Recording for the fourth Foo Fighters album could best be described as troubling. Re-recordings and blazing rows had almost led to the end of the band but eventually they got themselves back on track, finishing up recording on the album in May 2002. Whilst the band had recorded enough material for a full-length album, they found themselves a little short on material to use as B-Sides on future singles, most of the outtakes from recording deemed not good enough. With that in mind, a few weeks after recording wrapped up they decided to get together once more to record a handful of cover songs, something Hawkins said the band usually enjoyed doing after recording an album anyway.
Rather than head to a professional studio or even Dave’s own Studio 606 the band instead headed once more to Hawkins’ house in Topanga Canyon, California. The home studio had seen a lot of recent use by Foo Fighters over the previous year whilst working towards the new record with early demos recorded there, Grohl using it as a place to work on recordings whilst Hawkins was in rehab following his overdose and then in April 2002 he and Taylor returned there to work on new songs after scrapping the first version of the record.

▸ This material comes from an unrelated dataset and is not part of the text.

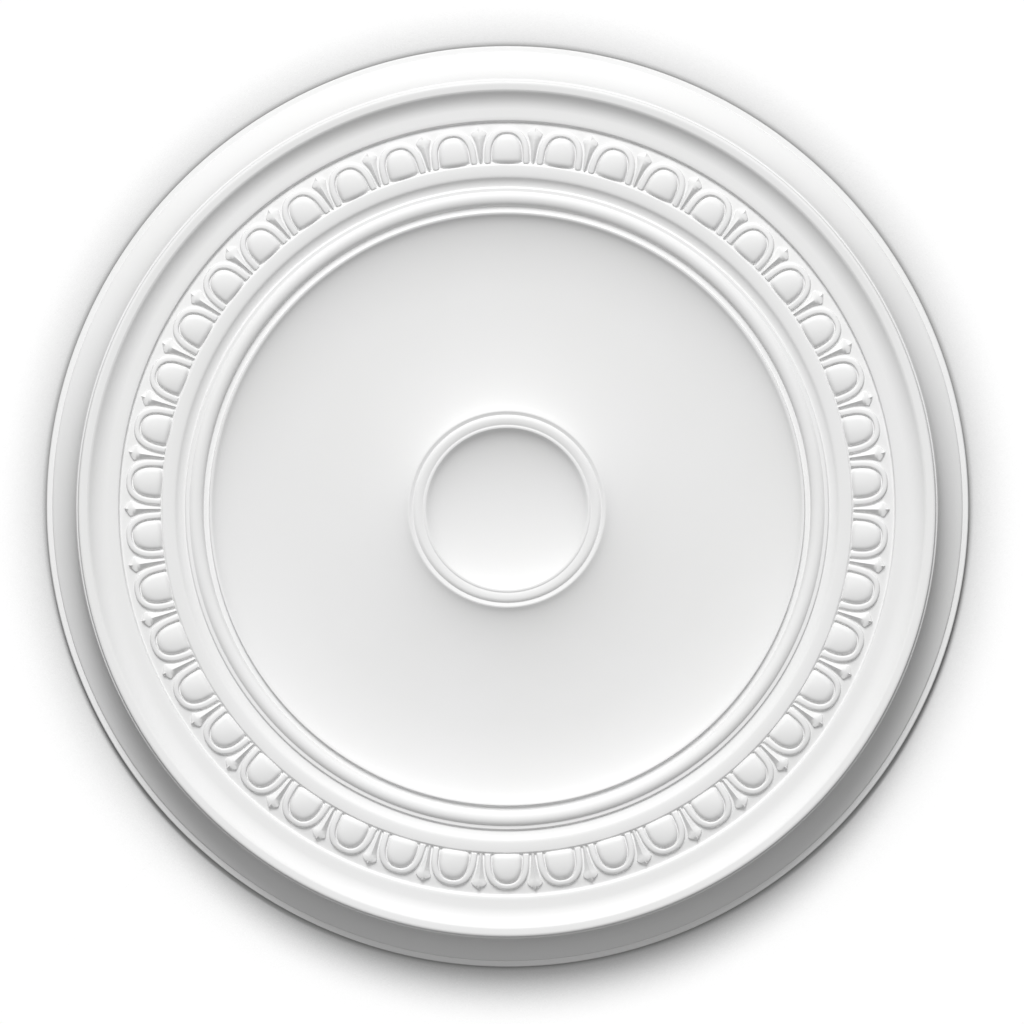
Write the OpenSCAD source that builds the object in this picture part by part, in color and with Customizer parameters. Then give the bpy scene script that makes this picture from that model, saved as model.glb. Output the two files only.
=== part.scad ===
// Ceiling rose with an egg-and-dart belt, cast in one piece.
// Its flat back, which is fixed to the ceiling, lies on z = 0 and its face looks along +z.
// Widths run inwards from the rim and heights run up from the back, all in millimetres.

/* [Overall] */
// Diameter over the rim
rose_d = 620; // [540:5:800]
// Height of the outer ridge over the back
rose_depth = 34; // [28:1:46]
// Thickness at the rim
edge_t = 5; // [3:0.5:7]

/* [Outer mouldings] */
// Width of the flat fillet round the rim
edge_w = 4.4; // [3:0.1:6]
// Height of the small riser at the foot of the hollow
riser_h = 0.6; // [0.5:0.1:3]
// Width of the hollow that climbs to the ridge
cavetto_w = 16.7; // [12:0.1:22]
// Height of the steep wall between the hollow and the top of the ridge
ridge_wall_h = 6; // [4:0.1:8]
// Width of the ridge
ridge_w = 7.8; // [6:0.1:10]
// Width of the cove inside the ridge
cove_w = 17.2; // [12:0.1:22]
// Drop of the cove below the ridge
cove_drop = 5.6; // [4:0.1:7]
// Width of the step at the outside of the egg belt
step_w = 4.4; // [3:0.1:6]
// Height of that step
step_drop = 2.6; // [1.5:0.1:3.5]

/* [Egg-and-dart] */
// Width of the belt
belt_w = 27.3; // [22:0.1:34]
// Spacing of the eggs round the belt
egg_pitch = 36.8; // [30:0.1:46]
// Share of the spacing taken by an egg
egg_share = 0.6; // [0.5:0.01:0.64]
// Width of the shell round an egg
shell_w = 3.5; // [2.8:0.1:5]
// Rise of the rounded belt from its ground to its crown
ovolo_rise = 2.2; // [1.5:0.1:4]
// Height of the shells and darts above the ground
carve_h = 2; // [1:0.1:2.5]
// Height of an egg above the shells
egg_rise = 1.4; // [0.8:0.1:2]

/* [Inner mouldings] */
// Width of the plain band
band_w = 7.7; // [5:0.1:10]
// Width of the small cove
small_cove_w = 8.6; // [6:0.1:10]
// Drop of the small cove
small_cove_drop = 3; // [1.8:0.1:3.5]
// Width of the narrow fillet at the foot of the bead
bead_fillet_w = 2.5; // [1.5:0.1:4]
// Height of that fillet above the small cove
bead_fillet_rise = 1.3; // [0.6:0.1:1.8]
// Width of the round bead
bead_w = 9.2; // [8:0.1:13]
// Height of the bead above the small cove
bead_rise = 3.5; // [2.9:0.1:4.5]
// Width of the narrow groove at the edge of the disc
quirk_w = 4.6; // [2.5:0.1:6]

/* [Centre] */
// Dip of the disc between its edge and the centre ring
disc_dip = 10; // [5:0.5:12]
// Diameter over the centre ring
ring_d = 132; // [100:1:160]
// Width of the centre ring
ring_w = 11.4; // [9:0.1:14]
// Dip of the dish inside the centre ring
dish_dip = 12; // [5:0.5:14]

/* [Hidden] */
// radii where one moulding meets the next
rim_r = rose_d / 2;
cavetto_r = rim_r - edge_w;
ridge_r = cavetto_r - cavetto_w;
cove_r = ridge_r - ridge_w;
step_r = cove_r - cove_w;
belt_r = step_r - step_w;
band_r = belt_r - belt_w;
small_cove_r = band_r - band_w;
fillet_r = small_cove_r - small_cove_w;
bead_r = fillet_r - bead_fillet_w;
quirk_r = bead_r - bead_w;
disc_r = quirk_r - quirk_w;
ring_r = ring_d / 2;
dish_r = ring_r - ring_w;

// small bevel that stands for the softness of a cast edge
soft = 0.5;

// heights over the back
cove_h = rose_depth - cove_drop;
ground_h = cove_h - step_drop;
crown_h = ground_h + ovolo_rise;
top_h = crown_h + carve_h;
band_h = top_h - 0.2;
small_cove_h = band_h - small_cove_drop;
bead_foot_h = small_cove_h + bead_fillet_rise;
bead_h = small_cove_h + bead_rise;
disc_h = bead_h - 1.5;
ring_h = disc_h + 0.2;

// the belt: crown and ground are the levels of its carving
egg_mid_r = band_r + belt_w * 0.45;
egg_count = round(2 * PI * egg_mid_r / egg_pitch);
egg_step = 360 / egg_count;
egg_foot_r = band_r + 0.9;
shell_top_r = belt_r - 3;
crown_r = band_r + belt_w * 0.28;
// half widths follow the true spacing at the inner end of the eggs
half_step = egg_foot_r * tan(egg_step / 2);
egg_half = half_step * egg_share;
egg_gap = 0.7;
dart_half = 0.05 * half_step;
shell_leg = half_step - egg_half - egg_gap - dart_half * 2.6;
egg_len = shell_top_r - egg_foot_r - shell_w - egg_gap;
leg_len = egg_len * 0.25;

// a curve from p to q whose slope turns from a to b degrees
function curve(p, q, a, b, n) =
    [for (i = [0:n]) let (t = a + (b - a) * i / n)
        [p[0] + (q[0] - p[0]) * (sin(t) - sin(a)) / (sin(b) - sin(a)),
         p[1] + (q[1] - p[1]) * (cos(a) - cos(t)) / (cos(a) - cos(b))]];

// the same curve walked from q to p
function back_curve(p, q, a, b, n) =
    let (c = curve(q, p, a, b, n)) [for (i = [n:-1:0]) c[i]];

// outer rim, hollow and ridge
function outer_profile() = concat(
    [[rim_r, 0], [rim_r, edge_t - soft], [rim_r - soft, edge_t], [cavetto_r + soft, edge_t]],
    curve([cavetto_r, edge_t + riser_h], [ridge_r + 1, rose_depth - ridge_wall_h], 38, 80, 10),
    [[ridge_r + 0.1, rose_depth - ridge_wall_h * 0.45],
     [ridge_r - ridge_w * 0.08, rose_depth - ridge_wall_h * 0.4]],
    back_curve([ridge_r - ridge_w * 0.18, rose_depth - ridge_wall_h * 0.12],
        [ridge_r - ridge_w * 0.4, rose_depth], 0, 46, 3),
    [[cove_r + ridge_w * 0.15, rose_depth - 0.1], [cove_r, rose_depth - soft]]);

// cove inside the ridge and the step down to the belt
function cove_profile() = concat(
    back_curve([cove_r - soft, rose_depth - 2 * soft], [step_r + cove_w * 0.3, cove_h - 0.2],
        0, 46, 7),
    [[step_r, cove_h], [belt_r + step_w * 0.5, cove_h - step_drop * 0.08],
     [belt_r + step_w * 0.34, cove_h - step_drop * 0.23],
     [belt_r + step_w * 0.2, ground_h], [belt_r, ground_h]]);

// plain band, small cove and bead
function inner_profile() = concat(
    [[band_r + 1.3, ground_h], [band_r + 0.3, crown_h], [band_r, band_h - 0.4],
     [band_r - 0.5, band_h]],
    [[small_cove_r + 0.3, band_h]],
    curve([small_cove_r, band_h - 0.05], [small_cove_r - 2, band_h - 0.7], 4, 40, 2),
    back_curve([small_cove_r - 2.4, band_h - 1.05], [fillet_r + 0.5, small_cove_h], 4, 48, 4),
    [[fillet_r - 0.1, bead_foot_h - 0.15], [fillet_r - 0.5, bead_foot_h]],
    back_curve([bead_r, bead_foot_h - 0.1], [bead_r - bead_w * 0.46, bead_h], 0, 66, 6),
    curve([bead_r - bead_w * 0.46, bead_h], [quirk_r, bead_h - 2.6], 0, 72, 6));

// groove, dished disc, centre ring and centre dish
function centre_profile() = concat(
    [[quirk_r - 0.5, bead_h - 2.9], [disc_r + 0.7, bead_h - 3], [disc_r + 0.3, disc_h - 0.3],
     [disc_r, disc_h], [disc_r - 0.8, disc_h - 0.15]],
    back_curve([disc_r - 1.6, disc_h - 0.55], [ring_r + (disc_r - ring_r) * 0.6, disc_h - disc_dip],
        0, 80, 12),
    curve([ring_r + (disc_r - ring_r) * 0.58, disc_h - disc_dip], [ring_r + 0.5, ring_h - 0.4],
        0, 80, 12),
    [[ring_r - 0.4, ring_h - 0.2], [ring_r - 2.6, ring_h - 1.2]],
    back_curve([ring_r - 2.9, ring_h - 1.1], [ring_r - ring_w * 0.5, ring_h], 0, 50, 3),
    curve([ring_r - ring_w * 0.5, ring_h], [dish_r + 1.9, ring_h - 0.7], 0, 44, 3),
    [[dish_r + 1, ring_h - 0.3], [dish_r, ring_h - 0.4]],
    back_curve([dish_r - 0.6, ring_h - 0.8], [0, ring_h - dish_dip], 0, 80, 12),
    [[0, 0]]);

// rounded top of the shells and darts, walked inwards
function belt_profile() = concat(
    back_curve([belt_r - 0.5, ground_h + carve_h * 0.6], [crown_r, top_h], 0, 54, 3),
    [[egg_foot_r, top_h - 0.4]]);

// outline of an egg grown by grow, feet on the inner end of the belt
function egg_outline(half, leg, length) = concat(
    [[half, 0]],
    [for (i = [0:10]) let (a = 18 * i, c = cos(a))
        [half * sign(c) * pow(abs(c), 0.83), leg + (length - leg) * pow(sin(a), 0.83)]],
    [[-half, 0]]);

module shell_2d() {
    translate([0, egg_foot_r])
    difference() {
        polygon(egg_outline(egg_half + egg_gap + shell_leg, leg_len, shell_top_r - egg_foot_r));
        translate([0, -1])
            polygon(egg_outline(egg_half + egg_gap, leg_len + 1, egg_len + egg_gap + 1));
    }
}

module dart_2d() {
    barb_r = egg_foot_r + belt_w * 0.7;
    waist_r = egg_foot_r + belt_w * 0.36;
    polygon([
        [dart_half, egg_foot_r], [dart_half * 2.6, waist_r], [dart_half * 5.6, barb_r],
        [0, shell_top_r + 0.4],
        [-dart_half * 5.6, barb_r], [-dart_half * 2.6, waist_r], [-dart_half, egg_foot_r]]);
}

module shells_and_darts() {
    intersection() {
        translate([0, 0, ground_h - 2])
        linear_extrude(height = top_h - ground_h + 4)
        for (i = [0:egg_count - 1]) {
            rotate(egg_step * i)
                shell_2d();
            rotate(egg_step * (i + 0.5))
                dart_2d();
        }
        rotate_extrude()
        polygon(concat(
            [[belt_r - 0.5, ground_h - 1.5]], belt_profile(), [[egg_foot_r, ground_h - 1.5]]));
    }
}

module egg() {
    dome_r = egg_half * egg_half / 2 / (egg_rise + 0.6);
    intersection() {
        translate([0, egg_foot_r, ground_h - 1])
        linear_extrude(height = top_h - ground_h + egg_rise + 2)
            polygon(egg_outline(egg_half, leg_len, egg_len));
        translate([0, crown_r, top_h + egg_rise - dome_r])
            sphere(r = dome_r);
    }
}

module ceiling_rose() {
    color([0.93, 0.93, 0.92])
    union() {
        rotate_extrude()
        polygon(concat(outer_profile(), cove_profile(), inner_profile(), centre_profile()));
        shells_and_darts();
        for (i = [0:egg_count - 1])
            rotate([0, 0, egg_step * i])
                egg();
    }
}

ceiling_rose();
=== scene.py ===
import math
from types import SimpleNamespace

import bmesh
import bpy
from bpy.props import FloatProperty, FloatVectorProperty, IntProperty, PointerProperty
from mathutils import Matrix, Vector, geometry


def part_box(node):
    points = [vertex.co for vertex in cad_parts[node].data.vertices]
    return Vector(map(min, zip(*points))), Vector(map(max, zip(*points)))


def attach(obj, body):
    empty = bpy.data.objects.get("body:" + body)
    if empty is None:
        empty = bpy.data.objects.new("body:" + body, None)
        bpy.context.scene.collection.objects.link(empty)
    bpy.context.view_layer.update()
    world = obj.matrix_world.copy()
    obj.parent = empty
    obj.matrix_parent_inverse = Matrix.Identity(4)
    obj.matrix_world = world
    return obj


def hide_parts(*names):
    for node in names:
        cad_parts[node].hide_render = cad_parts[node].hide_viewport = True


bl_info = {
    "name": "Ceiling rose",
    "version": (1, 0, 0),
    "blender": (4, 5, 0),
    "location": "View3D > Sidebar > Rose",
    "description": "Casts a ceiling rose with an egg-and-dart belt and sets it on a pale stage",
    "category": "Add Mesh",
}

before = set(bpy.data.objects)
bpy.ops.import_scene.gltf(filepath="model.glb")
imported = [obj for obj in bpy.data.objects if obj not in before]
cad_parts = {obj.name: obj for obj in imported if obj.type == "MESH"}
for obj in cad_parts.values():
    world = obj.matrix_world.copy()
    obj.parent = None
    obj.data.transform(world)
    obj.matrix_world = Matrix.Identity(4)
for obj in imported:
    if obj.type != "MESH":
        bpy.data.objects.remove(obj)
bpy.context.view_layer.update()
BACK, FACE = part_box("ceiling_rose")
MM = 0.001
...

Working in the sweaty basement studio on a hot California summer day each member of the band chose a song they wanted the band to work on. Dave Grohl’s choice was ‘Darling Nikki’, a track from Prince’s critically acclaimed 1984 album ‘Purple Rain’. According to Hawkins, his band leader found the song “really funky” but they had only really recorded it “as sort of a joke”. The recording turned out well enough for the band to consider using it as a B-Side but Prince himself would, however, scupper that plan.
“We wanted to put it out here in the States, but Prince wouldn't let us,” Hawkins said, adding “I heard that he didn't like our version. Or maybe he just didn't like us doing it.” The drummer was seemingly unsure of the reason for the objection but the man himself cleared it up to some degree when asked if he liked the cover. “No!” was his blunt response, explaining that he didn’t like anyone covering his songs at all - “Write your own tunes!”
Despite Hawkins insinuation that Prince blocked the release of the song, this was not entirely accurate. Under US Copyright law a songwriter is obliged to give a license to anyone wishing to cover their song although it naturally comes with the cost to the new performer of royalties. Under normal circumstances the writer/rights holder of a song - in this case Prince - would negotiate the royalty fee with the artist performing the cover, keeping them to a low and reasonable figure. With Prince refusing to enter any negotiations if Foo Fighters were to release their cover of ‘Darling Nikki’, they would have to pay the standard, extremely high royalty fee. As a result of this setback, the cover saw a limited release, featuring on only the Australian and European editions of the ‘Have It All’ single. Despite not seeing release in the United States not long after it became available elsewhere the song began to get serious airplay across the country. The cover became extremely popular, with many retailers in the US importing copies of the CD.
For Chris Shiflett, his cover of choice was ‘Danny Says’, a love song ballad by the usually raucous punk pioneers The Ramones. As well as recording guitar on the track Shiflett also sang lead vocals, the first time he’d ever done so in a studio and becoming the third Foo Fighter to sing lead vocals on a track, with Taylor Hawkins having previously taken the mantle on Pink Floyd cover ‘Have A Cigar’.
Naturally apprehensive about his first vocal performance, Shiflett soon got into the swing of things - “Once I did it, it gave me a lot more confidence I was like, 'Wow, I can do this if I just double the fuckin' thing,” referring to the technique of recording the vocal track twice and dubbing the second recording onto the first. As well as being the first Foo Fighters track to feature Shiflett on lead vocals another anomaly was with the man sitting on the drum stool. Instead of being recorded by Hawkins or even Grohl, prolific session & touring musician Greg Bissonette dropped by the studio to perform on the track, although he would not be credited when the song was released as a B-Side in 2003. It wouldn’t be until the song was re-released on the 2011 compilation ‘Medium Rare’ the drummer would get his due credit.
Taylor’s choice was the Joe Walsh track ‘Life Of Illusion’ with vocal duties once again switched up, Hawkins taking the role whilst this time Grohl would take the sticks. The Psychedelic Furs track ‘Sister Europe’ was last to be recorded, although whether the track was actually the choice of Nate Mendel is something of a mystery. Rumors among fans at the time suggested the bassist wanted to cover a Talking Heads song but had been shot down by the rest of the band. Whether true or not, it was the Furs track they would record, this time with every band member reprising their usual role.
All four songs were released in some form and with that Foo Fighters work in the studio was over, for the time being, focus switching to touring in support of their fourth album.